→ **WHAT YOU NEED TO DO**:
Reproduce each line from the first in the data through the line that contains "return tuple(x /" exactly; give nothing else.

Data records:

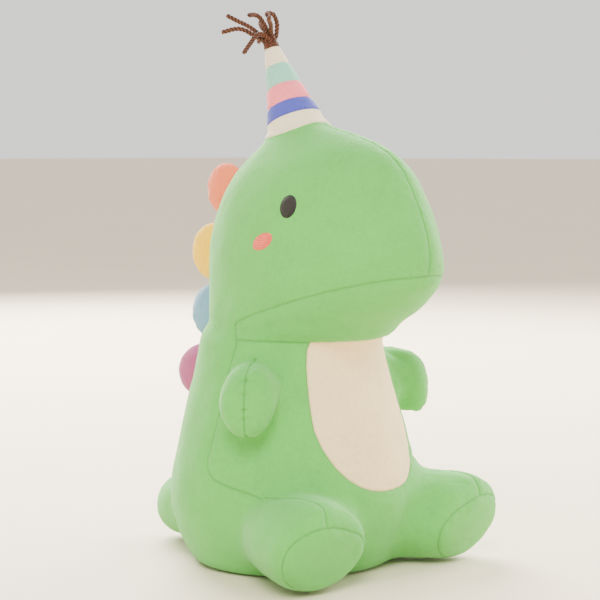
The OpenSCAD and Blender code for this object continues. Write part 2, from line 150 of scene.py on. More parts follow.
# The stub of crown inside the hat: radius, loss of radius along it, top and foot along the hat's axis
STUB_R, STUB_TAPER, STUB_TOP, STUB_FOOT = 18.3, 0.12, 1.0, -16.0
# Sole: how far it domes, and how far its seam lies out from the limb's station
SOLE_DOME, SOLE_SEAM = 7.5, 3.0
# Cloth pass: start smaller by, remesh size and pressure in SI units, last frame, longest shift
SWELL_START, SWELL_MESH, SWELL_PRESSURE, SWELL_FRAMES, SWELL_CAP = 2.0, 0.005, 300, 20, 5.0
# Reach of the two refinements of the mesh beside a seam
REFINE = (2.2, 1.1)
# Relief of a seam, depth and half width: the sewn line, the dip round it, the deeper dip on the arms
LINE, DIP, ARM_DIP = (0.6, 0.7), (0.5, 4.5), (0.3, 4.0)

# ---- Colours, sRGB ----
COLORS = {
    "mint": (0.36, 0.71, 0.30),
    "cream": (0.975, 0.86, 0.665),
    "salmon": (0.93, 0.47, 0.31),
    "yellow": (0.97, 0.78, 0.0),
    "blue": (0.44, 0.62, 0.72),
    "purple": (0.67, 0.31, 0.49),
    "hat_cream": (0.93, 0.87, 0.74),
    "hat_periwinkle": (0.30, 0.32, 0.68),
    "hat_pink": (0.985, 0.50, 0.54),
    "hat_mint": (0.55, 0.80, 0.70),
    "eye": (0.05, 0.035, 0.02),
    "cheek": (0.93, 0.36, 0.27),
    "yarn": (0.11, 0.035, 0.006),
    # the painted highlight on the crests of the yarn's plies and turns
    "yarn_highlight": (0.44, 0.20, 0.03),
    "floor": (0.95, 0.88, 0.77),
}


def linear(c):
    return tuple(x / 12.92 if x <= 0.04045 else ((x + 0.055) / 1.055) ** 2.4 for x in c)


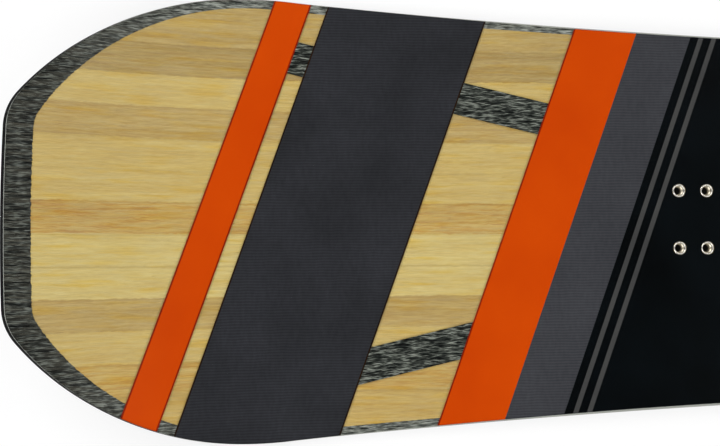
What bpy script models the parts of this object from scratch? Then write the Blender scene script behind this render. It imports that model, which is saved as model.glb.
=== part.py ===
"""Twin-tip freestyle snowboard, built up in the layers that a board press joins.

The nose points to -X, the rider's left side is +Y and the base rests on z = 0.
A height is measured square to the base, so every layer bends with the kicked tips.
"""
import math

import bmesh
import bpy

for old in list(bpy.data.objects):
    bpy.data.objects.remove(old, do_unlink=True)

# Outline: a concave sidecut, then convex arcs round the hip, shoulder and corner to a blunt tip.
# A turn is the angle of the outline's normal, from straight sideways to straight along the board.
BOARD_LENGTH = 1.550
WAIST_WIDTH = 0.248
SIDECUT_RADIUS = 7.14
HIP_RADIUS = 0.252
HIP_END_TURN = math.radians(2.8)
SHOULDER_RADIUS = 0.180
SHOULDER_END_TURN = math.radians(53.0)
CORNER_RADIUS = 0.039
CORNER_END_TURN = math.radians(88.0)

# Side profile: flat between the contact points, an arc up to a straight tip.
KICK_LENGTH = 0.200
KICK_RADIUS = 0.380
KICK_ANGLE = math.radians(24.0)

# Layers, from the base up.
BOND = 0.0003
BASE_THICKNESS = 0.0012
GLASS_THICKNESS = 0.0005
CORE_MIDDLE_THICKNESS = 0.0064
CORE_TIP_THICKNESS = 0.0016
CORE_LEVEL_HALF_LENGTH = 0.360
TOPSHEET_THICKNESS = 0.0005

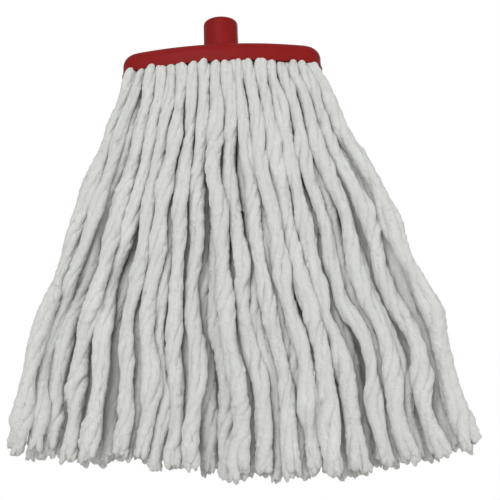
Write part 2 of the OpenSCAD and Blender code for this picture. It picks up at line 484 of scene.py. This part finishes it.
def add_strand(mesh, s, hanging):
    """Adds a strand's plies, their frayed ends and its loose fibres to the mesh."""
    squeezed = 7.5           # width of a strand inside the rim
    mesh.tone = TONES.uniform()
    path, along = spline(full_path(s, hanging), RING)
    total = along[-1]
    hang = along - (total - ARC[-1])                     # distance below the rim
    left = total - along                                 # distance from the cut end
    t, across, outward = frames(path)
    outward = outward * np.sign((outward * [0, s.side, 0]).sum(1).mean())

    size = radius_at(np.clip(hang, 0, None)) * s.size * (1 + 0.06 * wander(along, 45, 140))
    pressed = 1 - smooth(-0.5, 3.5, hang)
    wide = 1 + (squeezed / (2 * size) - 1) * pressed
    thick = 1 + (0.9 * s.fold_thickness / (2 * size) - 1) * pressed
    loose = smooth(34, 0, left)                          # 1 at the tip, where the plies part

    pitch = RNG.uniform(95, 170)
    turn = TURN * (along / pitch + 0.05 * wander(along, 60, 140)) + RNG.uniform(0, 6.28)
    turn -= 0.8 * loose
    # how far out the plies' centres lie, and how thick they are, in radii of the strand
    part = np.clip(0.36 + 0.12 * wander(along, 40, 120), 0.22, 0.66) + 0.24 * loose ** 1.5
    body = 0.68 - 0.10 * loose
    cut = RNG.uniform(0, 8) + shortened(s.column / (COLUMNS - 1))
    for k in range(PLIES):
        share = RNG.uniform(0.9, 1.08) + 0.06 * wander(along, 40, 110)
        a = turn + TURN * k / PLIES + 0.25 * wander(along, 40, 90)
        u = np.cos(a) * part * size * share * wide
        v = np.sin(a) * part * size * share * thick
        centre = path + u[:, None] * across + v[:, None] * outward
        keep = left > cut + RNG.uniform(0, 7)
        centre, n = centre[keep], int(keep.sum())
        end = left[keep] - left[keep][-1] + 0.2
        rounded = np.sqrt(np.clip(1 - (1 - np.clip(end / 4.0, 0, 1)) ** 2, 0.02, 1))
        blunt = rounded * (0.72 + 0.28 * smooth(0, 18, end))
        r = body[keep] * size[keep] * share[keep] * blunt
        radii = r[:, None] * (1 + lumps(along[keep], SIDES, 0.045, 4.5, 20))
        mesh.tube(centre, across[keep] * wide[keep, None], outward[keep] * thick[keep, None],
                  radii, along[keep] / FIBRE_TWIST, along[keep])
        tufts(mesh, centre, across[keep], outward[keep], t[keep], r, a[keep][-1], n)
    usable = np.nonzero((hang > 14) & (left > cut + 15))[0]
    loose_fibres(mesh, path, across, outward, t, size, usable)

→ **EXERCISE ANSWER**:
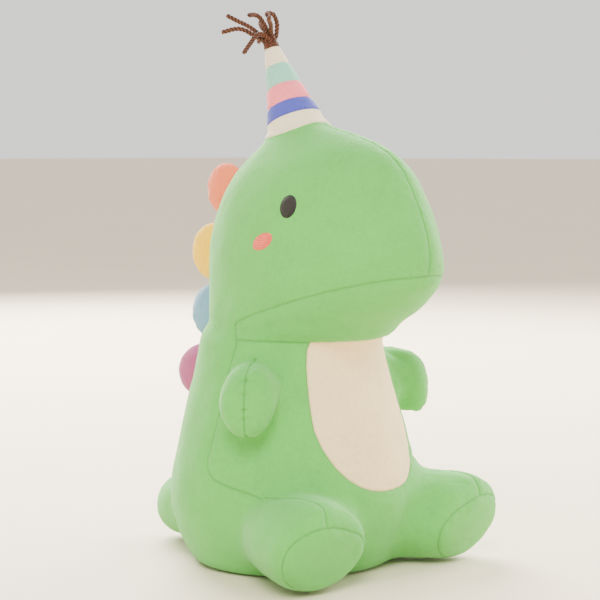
The OpenSCAD and Blender code for this object continues. Write part 2, from line 150 of scene.py on. More parts follow.
# The stub of crown inside the hat: radius, loss of radius along it, top and foot along the hat's axis
STUB_R, STUB_TAPER, STUB_TOP, STUB_FOOT = 18.3, 0.12, 1.0, -16.0
# Sole: how far it domes, and how far its seam lies out from the limb's station
SOLE_DOME, SOLE_SEAM = 7.5, 3.0
# Cloth pass: start smaller by, remesh size and pressure in SI units, last frame, longest shift
SWELL_START, SWELL_MESH, SWELL_PRESSURE, SWELL_FRAMES, SWELL_CAP = 2.0, 0.005, 300, 20, 5.0
# Reach of the two refinements of the mesh beside a seam
REFINE = (2.2, 1.1)
# Relief of a seam, depth and half width: the sewn line, the dip round it, the deeper dip on the arms
LINE, DIP, ARM_DIP = (0.6, 0.7), (0.5, 4.5), (0.3, 4.0)

# ---- Colours, sRGB ----
COLORS = {
    "mint": (0.36, 0.71, 0.30),
    "cream": (0.975, 0.86, 0.665),
    "salmon": (0.93, 0.47, 0.31),
    "yellow": (0.97, 0.78, 0.0),
    "blue": (0.44, 0.62, 0.72),
    "purple": (0.67, 0.31, 0.49),
    "hat_cream": (0.93, 0.87, 0.74),
    "hat_periwinkle": (0.30, 0.32, 0.68),
    "hat_pink": (0.985, 0.50, 0.54),
    "hat_mint": (0.55, 0.80, 0.70),
    "eye": (0.05, 0.035, 0.02),
    "cheek": (0.93, 0.36, 0.27),
    "yarn": (0.11, 0.035, 0.006),
    # the painted highlight on the crests of the yarn's plies and turns
    "yarn_highlight": (0.44, 0.20, 0.03),
    "floor": (0.95, 0.88, 0.77),
}


def linear(c):
    return tuple(x / 12.92 if x <= 0.04045 else ((x + 0.055) / 1.055) ** 2.4 for x in c)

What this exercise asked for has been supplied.